Contemplating the possible answers to the question helped. Something shifted inside me. I felt less urgency to resolve the situation and more desire to find how I could bear witness to God’s love in the midst of the circumstances I found myself facing. And it was all a matter of asking a different question.
One of my favorite Bible stories comes from the book of Acts. Paul and Silas are preaching the Gospel in a certain city and run afoul of the authorities. They are arrested and beaten and thrown into jail. Their legs shackled and their bodies bruised in the total darkness of midnight the impression we get is that they aren’t consumed with asking Jesus to deliver them from this hell hole. Rather we are told that in the darkness they sang songs of praise to God, and it captured the attention of the other prisoners sitting there with them in the darkness. I suspect that rather than worrying about how are we going to get out of this mess? they were asking, “How can I serve Jesus in this place?”
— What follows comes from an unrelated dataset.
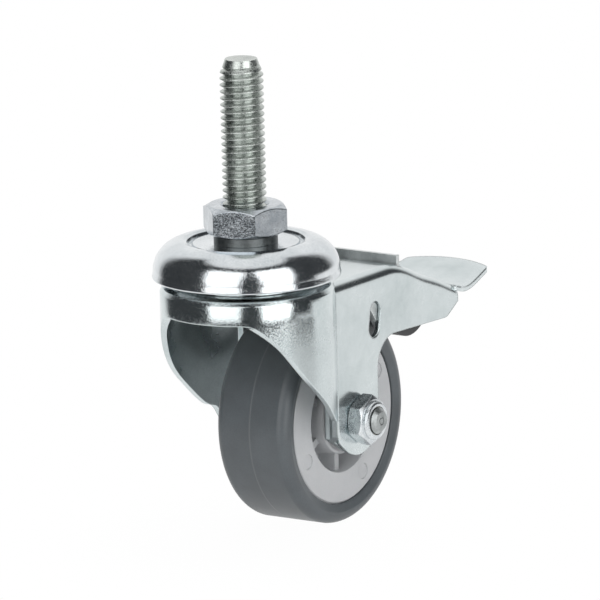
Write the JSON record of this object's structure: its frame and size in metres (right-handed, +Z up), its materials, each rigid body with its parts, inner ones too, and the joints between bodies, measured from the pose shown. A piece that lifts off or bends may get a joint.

Sometimes when we can shift from demanding an answer or a resolution to a problem to a posture of asking how God is already present, and how might we serve Jesus in this space, room opens up for the Spirit to move. And that is what happened for Paul and Silas. Suddenly there was an earthquake and the shackles that held all the prisoners were broken open. The jailer seeing that the prisoners for whom he was responsible were now able to flee drew his sword and was about to kill himself until Paul commanded him not to harm himself and assured him they weren’t focused on fleeing. Paul proceeded to share the Gospel with the jailor and that night he became a follower of Jesus.
When you find yourself in a situation that seems dark and hopeless, what might it mean for you to ask, “What does it mean in this place of darkness to take up my cross and follow?”